PROBLEM STATEMENT: Send back all the data below, exactly as given.

-- BEGIN RECORDS FOR THE TASK --

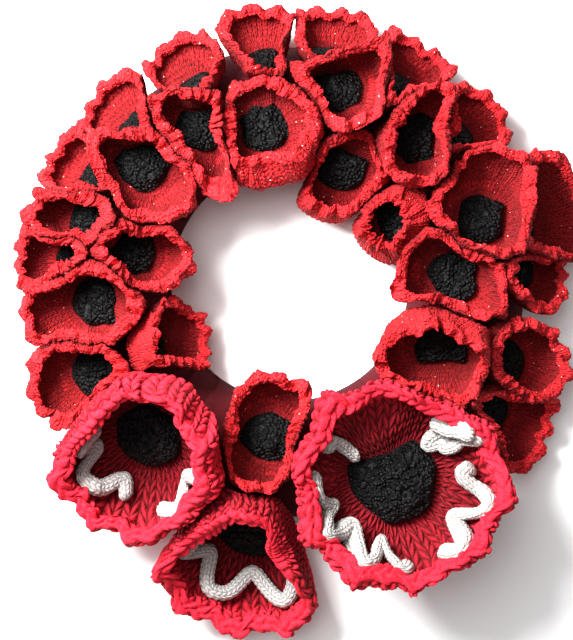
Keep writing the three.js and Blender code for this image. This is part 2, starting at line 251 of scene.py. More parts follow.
def wallPoints(poppy, angle, share, inset, scale=1.0, ruffle=0.0, mellow=False):
    # Where nothing presses, folds take the crowded radius in by fold (1 - wave) / 2 and move it along the
    # axis by fold wave / 2. The large folds start at crowded / free of 0.75 and the ruffle at 0.88. When
    # mellow, the corners further in are those of the radius with its high harmonics damped.
    angle, share, inset, scale = np.broadcast_arrays(angle, share, inset, scale)
    across, onAxis, free, crowded = crowding(poppy, angle, share)
    loose, looser = smoothStep((crowded / free - 0.75) / 0.2), smoothStep((crowded / free - 0.88) / 0.1)
    wave = np.cos(poppy["folds"] * angle + poppy["turn"])
    wave2 = np.cos((2 * poppy["folds"] + 3) * angle + 1.3 * np.sin(2 * angle) + 1.7 * poppy["turn"])
    fold = poppy["foldDepth"] * loose * smoothStep((share - 0.25) / 0.75)
    fold2 = ruffle * looser * smoothStep((share - 0.45) / 0.55)
    radius = np.maximum(crowded - fold * (1 - wave) / 2 - fold2 * (1 - wave2) / 2, fabric["leastRadius"])
    if mellow:
        harmonics = np.fft.rfft(radius, axis=1)
        damping = np.exp(-((np.arange(harmonics.shape[1]) / fabric["roundHarmonics"]) ** 2))
        rounded = np.fft.irfft(harmonics * damping, radius.shape[1], axis=1)
        radius = radius + (np.minimum(rounded, radius) - radius) * smoothStep(inset / 5)
    radius = np.maximum(radius - inset, 1) * scale
    lifted = fold * wave / 2 + fold2 * wave2 / 2
    return onAxis + across * radius[..., None] + poppy["axis"] * lifted[..., None]


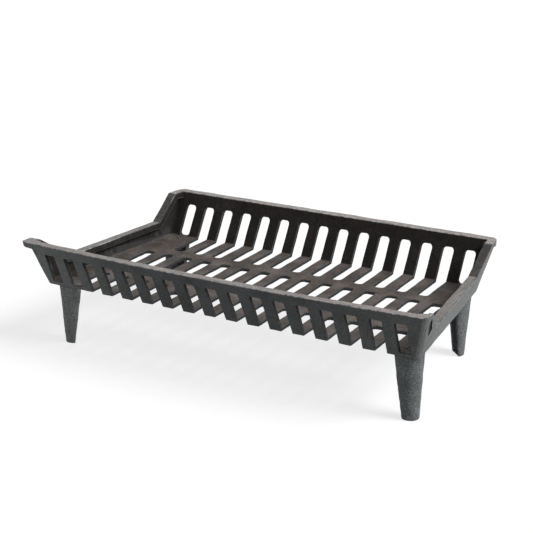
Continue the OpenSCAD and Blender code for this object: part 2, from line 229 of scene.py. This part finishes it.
def bolt_steel():
    """Plain steel fasteners, dulled by smoke, with a little rust and with ash on the heads.

    To the eye it is dark metal with a soft gleam between dull stains.
    """
    stain_mm, grain_mm, grain_depth = 5, 0.5, 0.04
    mat, tree, shader, _ = new_material("smoked_plain_steel")
    at = node(tree, "ShaderNodeTexCoord").outputs["Object"]
    film = node(tree, "ShaderNodeAttribute", attribute_name="bed").outputs["Fac"]
    settings = {"Vector": at, "Scale": 1 / (stain_mm * MM), "Detail": 4.0, "Roughness": 0.6}
    stain = node(tree, "ShaderNodeTexNoise", settings).outputs[0]
    grain = node(tree, "ShaderNodeTexNoise", {"Vector": at, "Scale": 1 / (grain_mm * MM), "Detail": 2.0})

    tone = node(tree, "ShaderNodeValToRGB", {0: stain},
                stops=[(0.35, srgb(STEEL_DARK)), (0.55, srgb(STEEL)), (0.72, srgb(STEEL_RUST))])
    dusty = node(tree, "ShaderNodeMix", {0: film, 6: tone.outputs[0], 7: srgb(ASH)}, data_type="RGBA")
    tree.links.new(dusty.outputs[2], shader.inputs["Base Color"])
    bare = node(tree, "ShaderNodeMath", {0: 1.0, 1: film}, operation="SUBTRACT")
    tree.links.new(bare.outputs[0], shader.inputs["Metallic"])
    shine = node(tree, "ShaderNodeValToRGB", {0: stain}, stops=[(0.35, 0.6), (0.6, 0.38), (0.75, 0.7)])
    ash_dull = (0.8, 0.8, 0.8, 1)
    dull = node(tree, "ShaderNodeMix", {0: film, 6: shine.outputs[0], 7: ash_dull}, data_type="RGBA")
    tree.links.new(dull.outputs[2], shader.inputs["Roughness"])
    relief = {"Height": grain.outputs[0], "Strength": 1.0, "Distance": grain_depth * MM}
    tree.links.new(node(tree, "ShaderNodeBump", relief).outputs[0], shader.inputs["Normal"])
    return mat


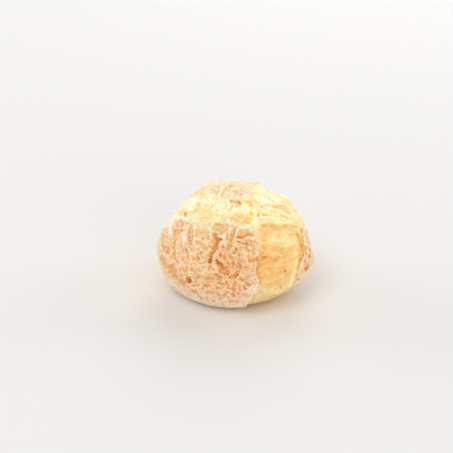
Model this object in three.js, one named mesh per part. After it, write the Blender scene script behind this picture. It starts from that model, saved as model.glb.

-- END RECORDS FOR THE TASK --

EXPECTED ANSWER:
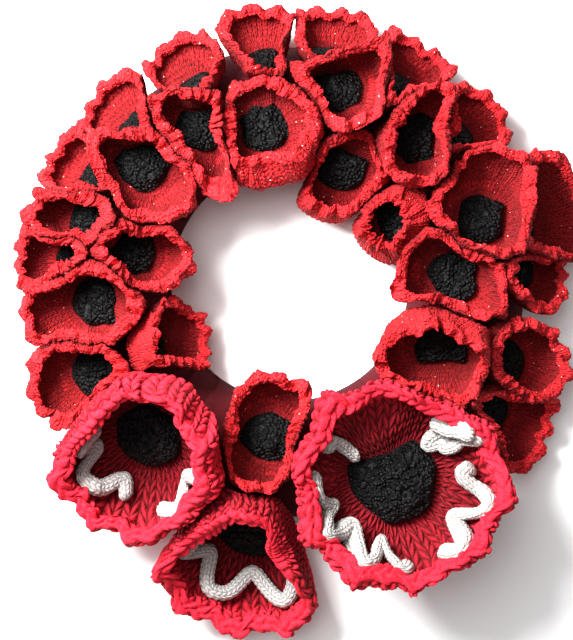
Keep writing the three.js and Blender code for this image. This is part 2, starting at line 251 of scene.py. More parts follow.
def wallPoints(poppy, angle, share, inset, scale=1.0, ruffle=0.0, mellow=False):
    # Where nothing presses, folds take the crowded radius in by fold (1 - wave) / 2 and move it along the
    # axis by fold wave / 2. The large folds start at crowded / free of 0.75 and the ruffle at 0.88. When
    # mellow, the corners further in are those of the radius with its high harmonics damped.
    angle, share, inset, scale = np.broadcast_arrays(angle, share, inset, scale)
    across, onAxis, free, crowded = crowding(poppy, angle, share)
    loose, looser = smoothStep((crowded / free - 0.75) / 0.2), smoothStep((crowded / free - 0.88) / 0.1)
    wave = np.cos(poppy["folds"] * angle + poppy["turn"])
    wave2 = np.cos((2 * poppy["folds"] + 3) * angle + 1.3 * np.sin(2 * angle) + 1.7 * poppy["turn"])
    fold = poppy["foldDepth"] * loose * smoothStep((share - 0.25) / 0.75)
    fold2 = ruffle * looser * smoothStep((share - 0.45) / 0.55)
    radius = np.maximum(crowded - fold * (1 - wave) / 2 - fold2 * (1 - wave2) / 2, fabric["leastRadius"])
    if mellow:
        harmonics = np.fft.rfft(radius, axis=1)
        damping = np.exp(-((np.arange(harmonics.shape[1]) / fabric["roundHarmonics"]) ** 2))
        rounded = np.fft.irfft(harmonics * damping, radius.shape[1], axis=1)
        radius = radius + (np.minimum(rounded, radius) - radius) * smoothStep(inset / 5)
    radius = np.maximum(radius - inset, 1) * scale
    lifted = fold * wave / 2 + fold2 * wave2 / 2
    return onAxis + across * radius[..., None] + poppy["axis"] * lifted[..., None]


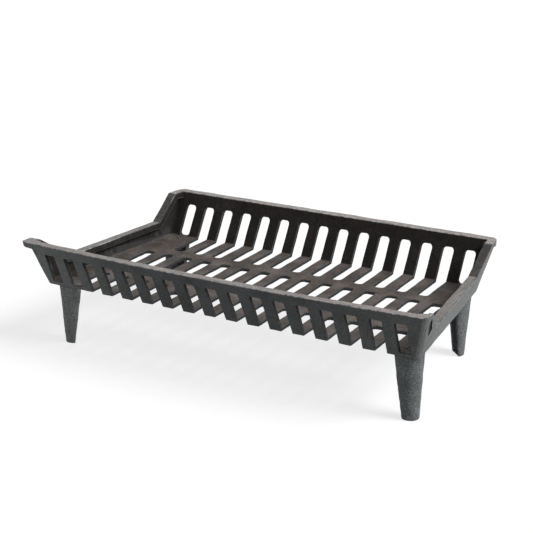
Continue the OpenSCAD and Blender code for this object: part 2, from line 229 of scene.py. This part finishes it.
def bolt_steel():
    """Plain steel fasteners, dulled by smoke, with a little rust and with ash on the heads.

    To the eye it is dark metal with a soft gleam between dull stains.
    """
    stain_mm, grain_mm, grain_depth = 5, 0.5, 0.04
    mat, tree, shader, _ = new_material("smoked_plain_steel")
    at = node(tree, "ShaderNodeTexCoord").outputs["Object"]
    film = node(tree, "ShaderNodeAttribute", attribute_name="bed").outputs["Fac"]
    settings = {"Vector": at, "Scale": 1 / (stain_mm * MM), "Detail": 4.0, "Roughness": 0.6}
    stain = node(tree, "ShaderNodeTexNoise", settings).outputs[0]
    grain = node(tree, "ShaderNodeTexNoise", {"Vector": at, "Scale": 1 / (grain_mm * MM), "Detail": 2.0})

    tone = node(tree, "ShaderNodeValToRGB", {0: stain},
                stops=[(0.35, srgb(STEEL_DARK)), (0.55, srgb(STEEL)), (0.72, srgb(STEEL_RUST))])
    dusty = node(tree, "ShaderNodeMix", {0: film, 6: tone.outputs[0], 7: srgb(ASH)}, data_type="RGBA")
    tree.links.new(dusty.outputs[2], shader.inputs["Base Color"])
    bare = node(tree, "ShaderNodeMath", {0: 1.0, 1: film}, operation="SUBTRACT")
    tree.links.new(bare.outputs[0], shader.inputs["Metallic"])
    shine = node(tree, "ShaderNodeValToRGB", {0: stain}, stops=[(0.35, 0.6), (0.6, 0.38), (0.75, 0.7)])
    ash_dull = (0.8, 0.8, 0.8, 1)
    dull = node(tree, "ShaderNodeMix", {0: film, 6: shine.outputs[0], 7: ash_dull}, data_type="RGBA")
    tree.links.new(dull.outputs[2], shader.inputs["Roughness"])
    relief = {"Height": grain.outputs[0], "Strength": 1.0, "Distance": grain_depth * MM}
    tree.links.new(node(tree, "ShaderNodeBump", relief).outputs[0], shader.inputs["Normal"])
    return mat


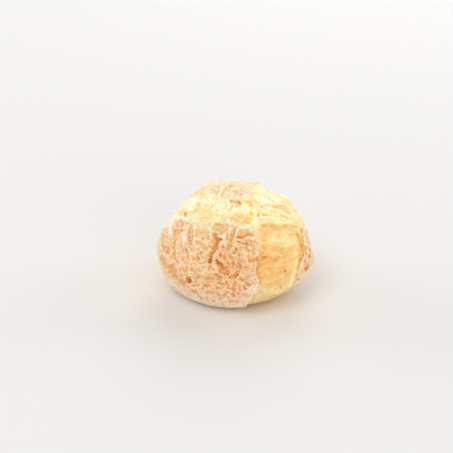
Model this object in three.js, one named mesh per part. After it, write the Blender scene script behind this picture. It starts from that model, saved as model.glb.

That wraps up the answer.